Şunu söylemek istiyorum: Eğer Habur’dan yapılan ilk giriş krize neden olmasa, ülkeye dönüşler devam etse dünkü operasyonlar büyük bir ihtimalle yaşanmazdı. Çünkü dün operasyonlara muhatap olan isimlerden bazıları (belki Remzi Kartal ve Zübeyr Aydar da dahil olmak üzere) ülkeye dönmüş olur, daha önemlisi gerinliğin yerini yumuşama, belirsizliğin yerini çözüm umudu alırdı.
Hareketin kalbi Türkiye’de
Belçika’daki operasyonların PKK’yı diplomatik, siyasi ve ekonomik açıdan ciddi bir biçimde sarstığı ortadadır. Örneğin Roj TV stüdyosunun mühürlenmiş olması örgütü propaganda açısından, en azından bir süre için epey zorlayacaktır. Diğer yandan, PKK’nın ekonomik merkezinin Avrupa olduğu düşünülürse, zaten mali açıdan sorunlar yaşadığı ileri sürülen örgütü iyice köşeye sıkıştıracaktır. Operasyonun PKK’ya vermesi muhtemel zararları sıralamayı kesip çok önmeli bir hususun altını çizmek gerekir: PKK’nın bir ayağı Avrupa’da, diğeri Kuzey Irak’ta olabilir fakat kalbi kesinlikle Türkiye’dedir. Bu her iki ayağın başına gelenler PKK’yı ciddi olarak yaralayabilir ama asla öldürmez. Bu nedenle önce İtalya, ardından Belçika’da yapılan ve diğer Avrupa ülkelerine sirayet etmesi hiç de şaşırtıcı olmayacak operasyonları çok yakından takip etmeli, fakat ana odağın Türkiye olduğunu hiç unutmamalıyız.
Öte yandan yıllardır Avrupa’da büyük ölçüde rahat koşullarda varlık göstermiş olan PKK’nın bu operasyonlara cevap verme imkanı kesinlikle vardır. Bu açıdan PKK’nın nasıl bir cevap arayışına gireceği ve Avrupalıların bunlara ne karşılık vereceği de önem arz ediyor. Bir diğer hayati nokta da, PKK’nın Avrupa’daki yeni koşullara ne derece uyum sağlayabileceğidir. PKK’lıların eski rahatlarını sürdüremeyecekleri kesin ancak kimse onların Avrupa’dan çekip gitmesini de beklemesin. Hele Avrupa ülkelerinde hatırı sayılır bir Kürt nüfusunun bulunduğu düşünülürse, Avrupalı yönecilerin PKK’yı ne kadar isteseler, imkanlarını ne kadar seferber etseler de bağırlarından söküp atmaları imkansızdır.
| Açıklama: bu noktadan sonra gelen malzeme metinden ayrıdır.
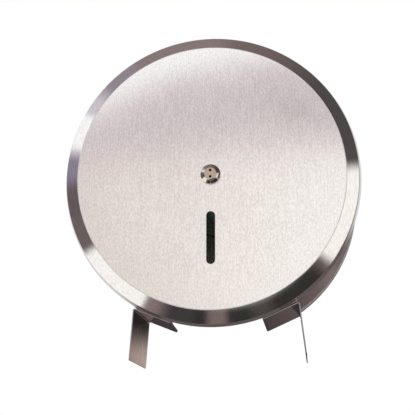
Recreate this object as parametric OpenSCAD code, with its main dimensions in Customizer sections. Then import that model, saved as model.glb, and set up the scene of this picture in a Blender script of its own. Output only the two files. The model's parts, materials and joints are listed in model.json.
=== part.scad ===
// Jumbo toilet roll dispenser: a round sheet-steel case that hangs on a wall.
// The wall plane is y = 0, the cover faces -Y and +Z is up.
// The origin is where the roll's axis meets the wall.
// Millimetres and degrees throughout.

/* [Case] */
// Diameter over the rear edge of the cover's lip
case_d = 268.2; // [250:0.2:330]
// Depth from the wall to the flat of the cover
case_depth = 125; // [118:1:140]
// Thickness of the sheet of the cover, the wall and the pan
sheet = 0.9; // [0.8:0.1:1]
// Depth of the pan's rim, which holds the drum wall
pan_rim = 12; // [8:1:20]
// Spacing of the wall screws across
screw_span_x = 130; // [100:5:150]
// Spacing of the wall screws up and down
screw_span_z = 100; // [80:5:120]
// Diameter of the wall screw holes
screw_hole_d = 6.5; // [5:0.5:8]

/* [Cover] */
// Width of the bevel, measured across the face
bevel_w = 11.4; // [9:0.2:15]
// Depth of the bevel
bevel_depth = 7.5; // [6:0.5:9]
// Depth of the lip behind the bevel
lip_depth = 7.8; // [7:0.2:9]
// How far the lip flares out over its depth
lip_flare = 1.8; // [1.6:0.1:2.2]
// Width of the slot that shows how much paper is left
slot_w = 7.7; // [6:0.1:10]
// Length of the slot
slot_l = 47.2; // [30:0.1:60]
// Distance of the slot's middle below the lock
slot_drop = 57; // [50:1:70]
// Opening angle of the outlet in the wall, to each side of its middle
outlet_half_angle = 21; // [20.5:0.1:21.5]

/* [Tear blades] */
// Thickness of a blade
blade_t = 0.9; // [0.8:0.1:1.2]
// How far the outlet and its two blades sit round from straight down, towards +X
outlet_turn = 1.5; // [-1.5:0.1:1.5]
// Direction in which a blade's flange touches the wall, measured from the outlet's middle
blade_seat_angle = 22.9; // [22.5:0.1:24]
// Direction of the flange's inner end, measured from the outlet's middle
blade_end_angle = 17.7; // [16.5:0.1:18.5]
// Length of the flange from its seat to the fold
blade_flange = 22.9; // [20:0.1:24]
// Space between the two layers of the hemmed flange
hem_gap = 0.8; // [0.5:0.1:1]
// Angle at which the left flange's inner end runs out of square
left_end_slant = 3.5; // [0:0.5:4]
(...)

Tekrar açılıma dönecek olursak şimdi soru şudur: Avrupa’daki operasyonlar açılım sürecinin lehine mi, aleyhine mi işler? PKK’lılar, “tasfiye” endişelerinin bu operasyonlarla doğrulandığını öne sürebilirler, ki bir ölçüde haksız da sayılmazlar. Ama Avrupalıların da kendilerine sırtlarını dönmelerine tepki olarak Türkiye’deki zaten yürüyemeyen açılım sürecini daha fazla sabote etmeye kalkarlarsa yanlış yapmış olurlar.
Özetle Avrupa’daki operasyonların, ilk öfkeli tepkilerin ardından, PKK’nın Kürt açılımına yeniden sarılmasına neden olursa şaşırmayalım.